Note 2. Comp. above, I, 45, 7, note 1.
Note 3. The second Pâda is translated by Pischel: 'Wie in einen König drängen sie in ihn, wenn sie (Trank)opfer darbringen.' But verse 11 shows that bhágam depends on paprikânâ´sah.
Note 4. Comp. III, 16, 4. â´ devéshu … â´ sámse utá nrinâ´m.
Note 1. The translation of hvâráh is quite uncertain. The same must be said of the rest of this Pâda.
Note 2. The sentence is incomplete.
Note 1. On síkvan (or síkvas), comp. M. M.’s note, vol. xxxii, p. 318; Hübschmann, Vocalsystem, p. 186. The translation is only tentative.—Two syllables are wanting;
we may propose a reading like síkvabhih párishkritah (comp.

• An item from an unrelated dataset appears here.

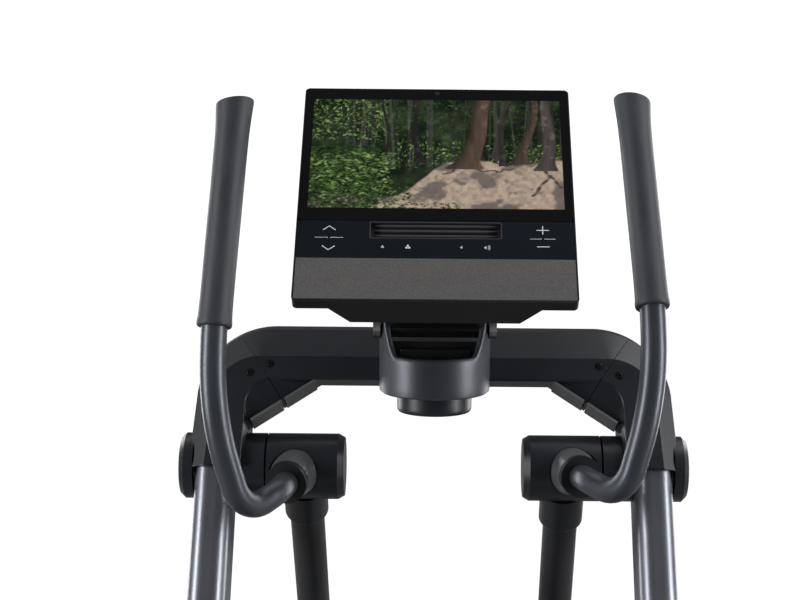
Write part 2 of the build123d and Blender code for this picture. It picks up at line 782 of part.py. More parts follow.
with BuildPart() as tilt_pin:
    disc(across(1, -71, HUB_Y + HINGE_Y, HUB_Z + HINGE_Z), 8, 142)
    for side in (-1, 1):
        disc(across(side, 69.3, HUB_Y + HINGE_Y, HUB_Z + HINGE_Z), 21, 9)
save(tilt_pin.part, "tilt_pin")

with BuildPart() as tilt_bracket:
    disc(across(1, -58, HUB_Y + HINGE_Y, HUB_Z + HINGE_Z), 20, 116)
    with BuildSketch(Plane(origin=(-58, HUB_Y, HUB_Z), x_dir=(0, 1, 0), z_dir=(1, 0, 0))):
        with BuildLine():
            Polyline(
                (-14, 182),
                (-128, 232),
                (-40, 324),
                (24, 194),
                close=True,
            )
        make_face()
    extrude(amount=116)
    with BuildSketch(PANEL.offset(-44.1)):
        with Locations((0, -60)):
            Rectangle(600, 600)
    extrude(amount=120, mode=Mode.SUBTRACT)
    drill(across(1, -80, HUB_Y + HINGE_Y, HUB_Z + HINGE_Z), 8.05, 160)
save(tilt_bracket.part, "tilt_bracket")
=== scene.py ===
"""Looks of the elliptical trainer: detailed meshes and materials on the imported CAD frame.

Everything is in metres in the row frame: +Z up, the user at -Y facing +Y.
"""
import json
from math import atan2, cos, hypot, pi, radians, sin, sqrt

import bmesh
import bpy
import numpy as np
from mathutils import Matrix, Vector


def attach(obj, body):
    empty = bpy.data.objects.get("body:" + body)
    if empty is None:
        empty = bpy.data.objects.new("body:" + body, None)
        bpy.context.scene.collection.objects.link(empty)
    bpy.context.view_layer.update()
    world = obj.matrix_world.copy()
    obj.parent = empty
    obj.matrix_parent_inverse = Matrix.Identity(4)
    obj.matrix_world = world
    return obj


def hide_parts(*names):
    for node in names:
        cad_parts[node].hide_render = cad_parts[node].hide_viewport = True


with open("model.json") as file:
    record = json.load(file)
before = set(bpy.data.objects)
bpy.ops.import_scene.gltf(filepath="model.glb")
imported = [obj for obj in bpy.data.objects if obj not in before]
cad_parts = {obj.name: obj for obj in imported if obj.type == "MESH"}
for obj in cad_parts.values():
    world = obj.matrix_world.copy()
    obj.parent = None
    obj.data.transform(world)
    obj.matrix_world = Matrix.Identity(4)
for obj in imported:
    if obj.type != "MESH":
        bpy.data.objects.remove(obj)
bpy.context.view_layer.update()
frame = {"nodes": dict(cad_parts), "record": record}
NODES = frame["nodes"]
MM = 0.001
SIDES = (("left", -1), ("right", 1))

# ---------------------------------------------------------------- places shared with the CAD
# Millimetres and degrees, as in the part's source.
HUB_Y = 40.0                 # swing axis
HUB_Z = 1365.0
REST_SWING = 4.2             # turn of each arm at rest
LEAN = radians(29.5)
SCREEN_LEAN = radians(42.0)
SCREEN_Y = HUB_Y - 33.0
SCREEN_Z = HUB_Z + 403.6


class Place:
    """A tilted working frame: across, up its face and out of it, in millimetres."""

    def __init__(self, y, z, lean):
        self.y = y
        self.z = z
        self.up = (sin(lean), cos(lean))
        self.out = (-cos(lean), sin(lean))

    def at(self, x, u, n=0.0):
        """Point in metres from distances across, up and out."""
        y = self.y + u * self.up[0] + n * self.out[0]
        z = self.z + u * self.up[1] + n * self.out[1]
        return Vector((x * MM, y * MM, z * MM))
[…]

H. O., Prolegomena, 76, note 3).
Note 2. This passage is most obscure. The first words of the Pâda are the same as above, 140, 5. The 'black ones' probably are the dark clouds of smoke that surround Agni. But it is very strange that these clouds should be designated as sûráyah, 'liberal ones.' And the vocative (?) dakshi (Padapâtha dhakshi), instead of which we should at least expect daksho or dakshin, is no less strange. The text seems thoroughly corrupt.
Note 3. See Lanman, p. 557.
Note 1. Comp. Geldner, Vedische Studien, I, 121.
Note 1. Comp. above, verse 6, Pâda 2.
Note 2. Comp. VIII, 24, 14. dáksham priñkántam.
Note 3. The human and the divine race. I do not believe that Dr. Neisser (Zur Vedischen Verballehre, 17) is right in interpreting yámati as an indicative.
Note 1. The translation of símîvadbhih is only tentative. Símî (I, 151, 1) cannot be identical with sámî.
Note 2. Níh tatanyuh (nísh tatanyuh, Samhitâpâtha) of course is derived from tan, not from stan. Comp. I, 105, 12. satyám tâtâna sû´ryah; IV, 5, 13. sû´rah várnena tatanan ushâ´sah, &c.